▸ **Dataset section**:
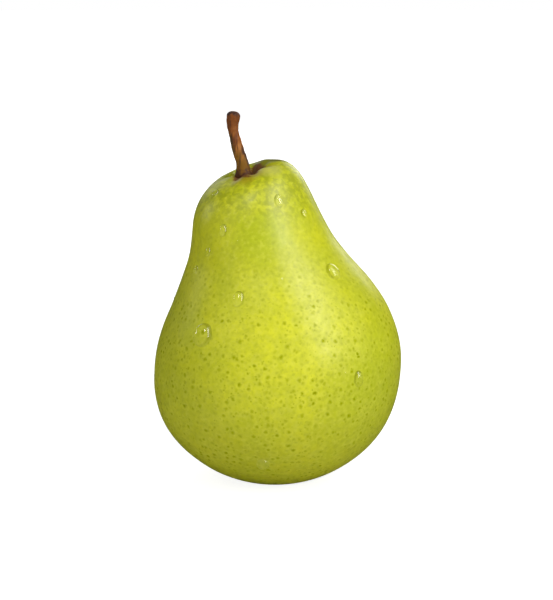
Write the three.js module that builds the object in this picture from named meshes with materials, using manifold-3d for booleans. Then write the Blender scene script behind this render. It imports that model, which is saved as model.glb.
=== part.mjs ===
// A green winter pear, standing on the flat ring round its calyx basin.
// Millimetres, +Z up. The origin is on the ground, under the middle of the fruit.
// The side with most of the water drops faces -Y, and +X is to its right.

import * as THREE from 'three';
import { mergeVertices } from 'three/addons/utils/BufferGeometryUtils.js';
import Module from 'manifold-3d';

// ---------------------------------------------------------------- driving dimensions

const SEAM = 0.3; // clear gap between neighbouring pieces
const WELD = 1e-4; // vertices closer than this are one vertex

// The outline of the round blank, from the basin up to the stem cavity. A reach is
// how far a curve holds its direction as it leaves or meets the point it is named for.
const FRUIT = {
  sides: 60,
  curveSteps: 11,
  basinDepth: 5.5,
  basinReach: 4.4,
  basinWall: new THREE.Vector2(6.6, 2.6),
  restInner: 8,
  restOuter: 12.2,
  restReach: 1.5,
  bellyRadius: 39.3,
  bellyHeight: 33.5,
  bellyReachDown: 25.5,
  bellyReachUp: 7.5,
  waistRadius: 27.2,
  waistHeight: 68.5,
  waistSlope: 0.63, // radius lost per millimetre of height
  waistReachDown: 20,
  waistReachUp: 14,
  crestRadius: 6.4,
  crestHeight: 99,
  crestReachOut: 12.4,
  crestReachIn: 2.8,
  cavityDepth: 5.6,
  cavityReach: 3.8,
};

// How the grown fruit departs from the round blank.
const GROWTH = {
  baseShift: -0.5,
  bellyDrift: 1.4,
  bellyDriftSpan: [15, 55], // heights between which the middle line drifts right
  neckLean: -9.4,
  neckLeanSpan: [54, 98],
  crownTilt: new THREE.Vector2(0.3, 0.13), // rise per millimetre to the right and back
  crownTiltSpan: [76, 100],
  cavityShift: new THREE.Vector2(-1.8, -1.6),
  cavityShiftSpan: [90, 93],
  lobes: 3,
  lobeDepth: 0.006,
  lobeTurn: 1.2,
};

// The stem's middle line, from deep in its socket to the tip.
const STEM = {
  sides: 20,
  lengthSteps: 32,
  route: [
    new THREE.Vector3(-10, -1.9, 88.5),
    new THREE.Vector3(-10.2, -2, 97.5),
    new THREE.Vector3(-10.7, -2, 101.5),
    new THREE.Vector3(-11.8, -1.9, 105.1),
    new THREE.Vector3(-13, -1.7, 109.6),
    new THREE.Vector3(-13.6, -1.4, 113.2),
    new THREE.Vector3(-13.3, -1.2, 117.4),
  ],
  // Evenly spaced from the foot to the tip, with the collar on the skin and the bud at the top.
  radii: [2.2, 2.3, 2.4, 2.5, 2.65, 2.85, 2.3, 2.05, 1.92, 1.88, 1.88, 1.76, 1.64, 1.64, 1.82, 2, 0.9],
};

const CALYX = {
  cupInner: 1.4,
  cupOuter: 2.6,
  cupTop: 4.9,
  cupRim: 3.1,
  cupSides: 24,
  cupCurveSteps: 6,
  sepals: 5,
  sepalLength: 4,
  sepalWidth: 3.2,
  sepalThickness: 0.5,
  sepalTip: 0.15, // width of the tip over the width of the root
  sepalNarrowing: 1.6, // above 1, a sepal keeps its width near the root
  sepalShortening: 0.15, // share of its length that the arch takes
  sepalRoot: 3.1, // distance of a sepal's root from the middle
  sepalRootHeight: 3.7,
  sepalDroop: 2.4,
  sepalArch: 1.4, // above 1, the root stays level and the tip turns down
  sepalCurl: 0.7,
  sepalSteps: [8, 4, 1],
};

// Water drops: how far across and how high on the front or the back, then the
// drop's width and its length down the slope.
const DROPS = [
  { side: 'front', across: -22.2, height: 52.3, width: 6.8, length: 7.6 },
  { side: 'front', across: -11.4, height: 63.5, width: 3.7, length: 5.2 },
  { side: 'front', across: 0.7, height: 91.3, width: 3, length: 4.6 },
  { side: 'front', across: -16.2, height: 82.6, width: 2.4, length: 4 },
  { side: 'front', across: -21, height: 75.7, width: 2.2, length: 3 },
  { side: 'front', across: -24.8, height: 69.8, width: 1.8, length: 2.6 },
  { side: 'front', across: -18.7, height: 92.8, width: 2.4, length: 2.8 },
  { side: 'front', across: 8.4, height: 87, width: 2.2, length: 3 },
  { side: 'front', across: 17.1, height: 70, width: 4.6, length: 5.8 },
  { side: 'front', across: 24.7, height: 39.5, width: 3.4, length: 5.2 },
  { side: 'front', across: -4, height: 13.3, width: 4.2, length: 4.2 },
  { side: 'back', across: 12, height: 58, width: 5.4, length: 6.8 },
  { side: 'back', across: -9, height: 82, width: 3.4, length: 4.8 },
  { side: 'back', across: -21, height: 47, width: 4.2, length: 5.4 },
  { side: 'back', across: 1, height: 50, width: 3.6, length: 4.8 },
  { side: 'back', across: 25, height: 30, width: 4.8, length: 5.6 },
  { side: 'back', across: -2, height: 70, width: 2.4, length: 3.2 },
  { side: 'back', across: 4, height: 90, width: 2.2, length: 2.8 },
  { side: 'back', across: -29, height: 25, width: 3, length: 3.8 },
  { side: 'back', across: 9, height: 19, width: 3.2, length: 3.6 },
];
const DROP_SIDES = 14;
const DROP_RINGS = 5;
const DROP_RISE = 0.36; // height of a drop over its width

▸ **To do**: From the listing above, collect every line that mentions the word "with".

▸ **Final result**:
Write the three.js module that builds the object in this picture from named meshes with materials, using manifold-3d for booleans. Then write the Blender scene script behind this render. It imports that model, which is saved as model.glb.
// The side with most of the water drops faces -Y, and +X is to its right.
  // Evenly spaced from the foot to the tip, with the collar on the skin and the bud at the top.